▶ **Input records**:
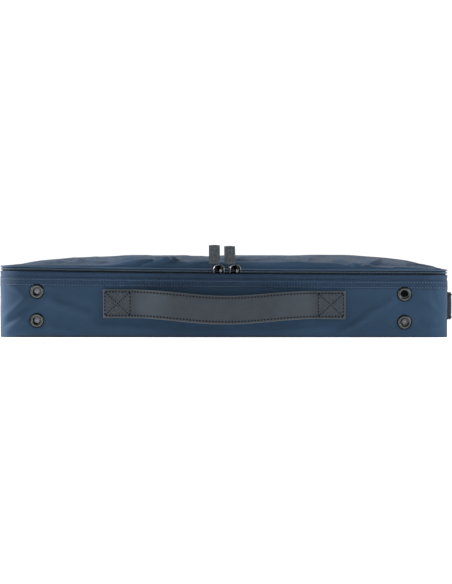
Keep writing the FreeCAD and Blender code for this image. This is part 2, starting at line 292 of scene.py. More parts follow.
* * *
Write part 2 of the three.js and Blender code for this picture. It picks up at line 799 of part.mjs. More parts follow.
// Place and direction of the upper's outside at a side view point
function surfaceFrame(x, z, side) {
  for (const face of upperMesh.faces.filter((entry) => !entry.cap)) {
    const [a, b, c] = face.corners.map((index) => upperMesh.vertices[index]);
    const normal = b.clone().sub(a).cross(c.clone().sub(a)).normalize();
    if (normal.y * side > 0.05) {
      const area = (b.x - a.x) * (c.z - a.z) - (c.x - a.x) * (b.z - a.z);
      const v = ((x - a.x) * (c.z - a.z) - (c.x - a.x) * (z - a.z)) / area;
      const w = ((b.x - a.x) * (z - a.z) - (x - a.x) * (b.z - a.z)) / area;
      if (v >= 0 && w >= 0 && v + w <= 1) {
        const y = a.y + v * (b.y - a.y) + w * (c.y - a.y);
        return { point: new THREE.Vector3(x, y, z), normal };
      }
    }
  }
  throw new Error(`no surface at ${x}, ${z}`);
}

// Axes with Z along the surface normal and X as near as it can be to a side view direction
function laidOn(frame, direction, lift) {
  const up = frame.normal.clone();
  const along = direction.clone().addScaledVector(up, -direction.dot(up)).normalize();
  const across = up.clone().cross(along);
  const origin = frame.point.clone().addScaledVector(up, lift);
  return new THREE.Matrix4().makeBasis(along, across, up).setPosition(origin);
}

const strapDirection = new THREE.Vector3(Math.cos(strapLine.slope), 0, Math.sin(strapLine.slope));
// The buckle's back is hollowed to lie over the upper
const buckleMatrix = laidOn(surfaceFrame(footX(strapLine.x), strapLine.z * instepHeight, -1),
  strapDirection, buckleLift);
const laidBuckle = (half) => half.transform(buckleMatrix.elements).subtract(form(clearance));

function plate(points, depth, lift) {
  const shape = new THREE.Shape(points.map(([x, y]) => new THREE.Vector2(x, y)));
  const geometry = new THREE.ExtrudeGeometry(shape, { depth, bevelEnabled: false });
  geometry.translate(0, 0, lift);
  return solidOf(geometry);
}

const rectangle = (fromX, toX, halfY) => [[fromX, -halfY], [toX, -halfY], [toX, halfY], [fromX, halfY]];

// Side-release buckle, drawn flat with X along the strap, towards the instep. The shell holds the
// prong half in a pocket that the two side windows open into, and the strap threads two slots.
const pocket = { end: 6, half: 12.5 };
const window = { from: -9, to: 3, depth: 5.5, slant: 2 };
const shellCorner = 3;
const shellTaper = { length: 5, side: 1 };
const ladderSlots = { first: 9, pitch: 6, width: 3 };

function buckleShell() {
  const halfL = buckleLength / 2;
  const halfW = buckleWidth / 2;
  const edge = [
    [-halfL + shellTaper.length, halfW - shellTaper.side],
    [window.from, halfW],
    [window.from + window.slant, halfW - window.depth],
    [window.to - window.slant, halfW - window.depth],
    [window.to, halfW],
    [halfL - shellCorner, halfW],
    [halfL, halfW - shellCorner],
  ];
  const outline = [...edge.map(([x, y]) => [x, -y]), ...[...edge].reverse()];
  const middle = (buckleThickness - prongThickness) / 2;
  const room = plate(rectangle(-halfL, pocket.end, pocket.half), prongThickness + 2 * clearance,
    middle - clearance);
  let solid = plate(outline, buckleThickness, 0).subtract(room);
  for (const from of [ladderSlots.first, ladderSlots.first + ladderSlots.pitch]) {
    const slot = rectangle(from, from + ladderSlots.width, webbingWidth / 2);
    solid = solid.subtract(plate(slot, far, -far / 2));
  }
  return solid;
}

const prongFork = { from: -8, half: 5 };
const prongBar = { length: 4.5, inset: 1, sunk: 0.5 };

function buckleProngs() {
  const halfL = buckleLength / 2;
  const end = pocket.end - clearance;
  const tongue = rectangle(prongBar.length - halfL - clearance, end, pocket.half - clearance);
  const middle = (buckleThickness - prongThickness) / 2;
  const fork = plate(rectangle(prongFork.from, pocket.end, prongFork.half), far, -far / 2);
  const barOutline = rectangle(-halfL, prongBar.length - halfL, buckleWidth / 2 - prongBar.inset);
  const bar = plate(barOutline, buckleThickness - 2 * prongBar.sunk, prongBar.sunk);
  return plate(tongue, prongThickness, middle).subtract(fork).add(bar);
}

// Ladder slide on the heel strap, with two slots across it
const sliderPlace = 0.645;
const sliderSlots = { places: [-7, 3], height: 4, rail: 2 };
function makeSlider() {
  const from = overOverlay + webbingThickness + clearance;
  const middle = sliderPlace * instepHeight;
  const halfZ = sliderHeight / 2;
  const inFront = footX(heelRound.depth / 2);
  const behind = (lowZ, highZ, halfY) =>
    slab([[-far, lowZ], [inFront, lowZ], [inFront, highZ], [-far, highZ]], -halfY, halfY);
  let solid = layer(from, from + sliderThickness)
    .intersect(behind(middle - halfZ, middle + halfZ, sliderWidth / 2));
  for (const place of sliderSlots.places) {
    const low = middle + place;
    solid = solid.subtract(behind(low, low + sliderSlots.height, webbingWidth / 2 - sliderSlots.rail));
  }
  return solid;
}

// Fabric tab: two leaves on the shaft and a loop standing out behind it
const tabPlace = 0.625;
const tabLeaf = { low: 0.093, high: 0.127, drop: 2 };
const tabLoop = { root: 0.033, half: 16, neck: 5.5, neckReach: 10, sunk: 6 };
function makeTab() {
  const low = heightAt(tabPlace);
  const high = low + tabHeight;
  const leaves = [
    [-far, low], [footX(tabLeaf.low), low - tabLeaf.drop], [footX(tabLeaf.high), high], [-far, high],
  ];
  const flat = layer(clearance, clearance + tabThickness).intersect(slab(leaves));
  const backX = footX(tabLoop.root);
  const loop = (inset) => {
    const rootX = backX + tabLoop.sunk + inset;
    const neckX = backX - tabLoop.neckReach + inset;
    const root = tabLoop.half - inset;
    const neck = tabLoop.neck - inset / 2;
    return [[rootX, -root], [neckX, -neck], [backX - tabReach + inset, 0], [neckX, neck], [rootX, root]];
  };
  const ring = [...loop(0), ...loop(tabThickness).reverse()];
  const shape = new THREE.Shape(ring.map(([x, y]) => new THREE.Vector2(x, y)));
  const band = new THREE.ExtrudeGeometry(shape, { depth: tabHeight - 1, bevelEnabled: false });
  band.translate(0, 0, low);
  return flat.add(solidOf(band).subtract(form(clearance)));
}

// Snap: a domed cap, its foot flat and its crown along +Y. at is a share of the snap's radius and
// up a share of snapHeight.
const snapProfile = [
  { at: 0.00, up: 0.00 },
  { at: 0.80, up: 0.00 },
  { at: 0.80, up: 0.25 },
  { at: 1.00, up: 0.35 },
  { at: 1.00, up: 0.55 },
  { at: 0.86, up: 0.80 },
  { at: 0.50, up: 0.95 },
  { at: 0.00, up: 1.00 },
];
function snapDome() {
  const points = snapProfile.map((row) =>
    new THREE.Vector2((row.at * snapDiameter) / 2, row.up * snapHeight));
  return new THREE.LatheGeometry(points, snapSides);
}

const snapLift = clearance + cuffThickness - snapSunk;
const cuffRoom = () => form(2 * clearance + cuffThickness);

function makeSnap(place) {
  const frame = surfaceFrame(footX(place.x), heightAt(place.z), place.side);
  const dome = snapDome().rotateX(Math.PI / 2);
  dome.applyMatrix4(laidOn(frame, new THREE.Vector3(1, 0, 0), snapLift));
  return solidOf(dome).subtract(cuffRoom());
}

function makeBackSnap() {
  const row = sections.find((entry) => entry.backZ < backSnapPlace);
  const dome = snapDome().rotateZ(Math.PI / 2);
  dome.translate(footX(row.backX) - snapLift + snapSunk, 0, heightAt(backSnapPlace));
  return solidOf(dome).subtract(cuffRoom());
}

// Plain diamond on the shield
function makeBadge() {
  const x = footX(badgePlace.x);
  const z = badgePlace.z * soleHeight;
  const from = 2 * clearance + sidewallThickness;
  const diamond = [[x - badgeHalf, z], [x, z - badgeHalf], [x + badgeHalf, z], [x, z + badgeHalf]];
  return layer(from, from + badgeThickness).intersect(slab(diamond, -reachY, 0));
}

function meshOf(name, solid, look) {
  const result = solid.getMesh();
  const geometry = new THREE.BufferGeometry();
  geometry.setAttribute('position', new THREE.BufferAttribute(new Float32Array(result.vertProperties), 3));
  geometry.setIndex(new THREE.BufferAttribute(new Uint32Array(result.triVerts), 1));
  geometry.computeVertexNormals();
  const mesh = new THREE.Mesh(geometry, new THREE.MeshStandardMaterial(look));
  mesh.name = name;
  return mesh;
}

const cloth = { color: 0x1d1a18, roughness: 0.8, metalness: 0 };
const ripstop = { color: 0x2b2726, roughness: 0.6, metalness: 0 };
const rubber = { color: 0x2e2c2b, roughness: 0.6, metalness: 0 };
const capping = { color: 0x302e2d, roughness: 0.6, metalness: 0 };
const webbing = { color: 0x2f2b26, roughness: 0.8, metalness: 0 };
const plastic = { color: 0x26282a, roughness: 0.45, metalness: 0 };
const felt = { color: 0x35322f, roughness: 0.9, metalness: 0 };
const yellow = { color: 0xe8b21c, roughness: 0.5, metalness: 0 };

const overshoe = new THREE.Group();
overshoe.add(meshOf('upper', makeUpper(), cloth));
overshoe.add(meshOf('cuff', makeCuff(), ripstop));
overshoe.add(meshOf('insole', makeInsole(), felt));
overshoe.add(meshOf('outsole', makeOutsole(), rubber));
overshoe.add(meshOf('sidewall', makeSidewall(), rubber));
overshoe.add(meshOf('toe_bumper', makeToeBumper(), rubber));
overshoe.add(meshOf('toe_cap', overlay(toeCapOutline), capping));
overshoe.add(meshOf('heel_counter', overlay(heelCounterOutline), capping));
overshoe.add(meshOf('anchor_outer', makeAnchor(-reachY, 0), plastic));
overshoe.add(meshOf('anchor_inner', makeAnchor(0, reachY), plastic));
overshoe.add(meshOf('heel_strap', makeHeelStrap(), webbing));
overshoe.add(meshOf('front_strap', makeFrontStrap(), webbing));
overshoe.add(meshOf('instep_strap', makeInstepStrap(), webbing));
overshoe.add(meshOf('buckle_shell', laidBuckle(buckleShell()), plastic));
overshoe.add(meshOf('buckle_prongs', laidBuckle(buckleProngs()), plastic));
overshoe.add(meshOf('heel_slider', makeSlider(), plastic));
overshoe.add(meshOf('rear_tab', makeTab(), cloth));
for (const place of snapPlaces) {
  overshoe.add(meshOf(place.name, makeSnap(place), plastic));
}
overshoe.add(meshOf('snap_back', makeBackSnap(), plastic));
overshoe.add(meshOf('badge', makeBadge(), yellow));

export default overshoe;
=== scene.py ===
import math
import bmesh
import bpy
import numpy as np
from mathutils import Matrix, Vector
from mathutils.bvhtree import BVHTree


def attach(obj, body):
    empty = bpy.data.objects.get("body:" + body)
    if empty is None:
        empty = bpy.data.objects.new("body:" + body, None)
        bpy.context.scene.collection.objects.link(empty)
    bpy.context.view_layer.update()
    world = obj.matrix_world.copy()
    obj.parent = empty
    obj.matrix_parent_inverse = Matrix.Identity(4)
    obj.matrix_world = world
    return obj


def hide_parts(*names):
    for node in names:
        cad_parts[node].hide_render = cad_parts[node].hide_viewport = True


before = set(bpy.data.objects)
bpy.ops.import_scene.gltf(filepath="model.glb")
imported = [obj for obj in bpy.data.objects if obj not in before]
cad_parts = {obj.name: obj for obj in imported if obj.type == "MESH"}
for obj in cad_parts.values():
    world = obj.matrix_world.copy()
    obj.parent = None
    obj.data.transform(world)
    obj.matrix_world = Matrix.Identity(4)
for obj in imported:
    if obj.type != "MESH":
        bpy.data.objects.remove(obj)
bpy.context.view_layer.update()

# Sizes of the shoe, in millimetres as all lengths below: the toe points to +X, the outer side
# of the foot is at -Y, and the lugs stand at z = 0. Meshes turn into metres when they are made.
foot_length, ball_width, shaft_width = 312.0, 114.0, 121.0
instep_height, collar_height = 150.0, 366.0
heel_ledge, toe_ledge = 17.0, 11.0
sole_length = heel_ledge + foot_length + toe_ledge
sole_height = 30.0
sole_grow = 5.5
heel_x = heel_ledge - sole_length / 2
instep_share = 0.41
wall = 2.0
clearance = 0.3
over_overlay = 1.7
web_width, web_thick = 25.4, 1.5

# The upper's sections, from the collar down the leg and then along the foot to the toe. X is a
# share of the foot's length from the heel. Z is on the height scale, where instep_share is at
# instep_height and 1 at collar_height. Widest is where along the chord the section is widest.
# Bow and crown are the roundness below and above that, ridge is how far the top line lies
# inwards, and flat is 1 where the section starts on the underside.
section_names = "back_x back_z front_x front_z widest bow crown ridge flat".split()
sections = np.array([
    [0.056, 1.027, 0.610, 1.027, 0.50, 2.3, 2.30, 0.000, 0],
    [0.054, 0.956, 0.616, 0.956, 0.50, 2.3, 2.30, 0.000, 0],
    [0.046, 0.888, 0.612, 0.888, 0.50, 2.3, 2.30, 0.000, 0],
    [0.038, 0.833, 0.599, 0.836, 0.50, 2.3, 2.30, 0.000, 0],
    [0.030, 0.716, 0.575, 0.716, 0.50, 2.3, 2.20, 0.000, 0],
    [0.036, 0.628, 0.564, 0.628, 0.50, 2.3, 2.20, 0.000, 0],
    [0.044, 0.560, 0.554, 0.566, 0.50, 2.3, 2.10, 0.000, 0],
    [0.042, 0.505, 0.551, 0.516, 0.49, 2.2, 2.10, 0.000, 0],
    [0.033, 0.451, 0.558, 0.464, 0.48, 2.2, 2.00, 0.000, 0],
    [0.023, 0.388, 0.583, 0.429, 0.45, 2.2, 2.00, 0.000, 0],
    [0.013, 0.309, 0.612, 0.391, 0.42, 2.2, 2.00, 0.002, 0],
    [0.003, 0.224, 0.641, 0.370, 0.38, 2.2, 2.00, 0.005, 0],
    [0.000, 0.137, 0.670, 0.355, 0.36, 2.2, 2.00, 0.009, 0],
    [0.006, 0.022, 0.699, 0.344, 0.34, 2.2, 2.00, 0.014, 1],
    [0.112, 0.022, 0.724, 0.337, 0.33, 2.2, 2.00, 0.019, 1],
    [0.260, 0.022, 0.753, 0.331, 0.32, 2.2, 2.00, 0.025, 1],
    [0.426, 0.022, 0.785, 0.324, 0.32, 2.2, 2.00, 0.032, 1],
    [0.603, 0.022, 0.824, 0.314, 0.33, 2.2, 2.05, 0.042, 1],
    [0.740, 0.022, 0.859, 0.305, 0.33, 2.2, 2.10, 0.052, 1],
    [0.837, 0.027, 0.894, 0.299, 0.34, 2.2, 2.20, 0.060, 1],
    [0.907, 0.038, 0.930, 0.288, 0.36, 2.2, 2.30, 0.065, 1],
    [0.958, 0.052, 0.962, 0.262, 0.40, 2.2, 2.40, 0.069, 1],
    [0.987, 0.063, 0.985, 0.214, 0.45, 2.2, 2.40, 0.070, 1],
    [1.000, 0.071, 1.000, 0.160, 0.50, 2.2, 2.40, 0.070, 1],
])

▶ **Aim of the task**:
Go back over the listing above and copy exactly the lines that begin at the line with "obj.matrix_world = Matrix.Identity(4)" and stop after the line with "web_width, web_thick = 25.4, 1.5"; leave out every other line.

▶ **Task output**:
    obj.matrix_world = Matrix.Identity(4)
for obj in imported:
    if obj.type != "MESH":
        bpy.data.objects.remove(obj)
bpy.context.view_layer.update()

# Sizes of the shoe, in millimetres as all lengths below: the toe points to +X, the outer side
# of the foot is at -Y, and the lugs stand at z = 0. Meshes turn into metres when they are made.
foot_length, ball_width, shaft_width = 312.0, 114.0, 121.0
instep_height, collar_height = 150.0, 366.0
heel_ledge, toe_ledge = 17.0, 11.0
sole_length = heel_ledge + foot_length + toe_ledge
sole_height = 30.0
sole_grow = 5.5
heel_x = heel_ledge - sole_length / 2
instep_share = 0.41
wall = 2.0
clearance = 0.3
over_overlay = 1.7
web_width, web_thick = 25.4, 1.5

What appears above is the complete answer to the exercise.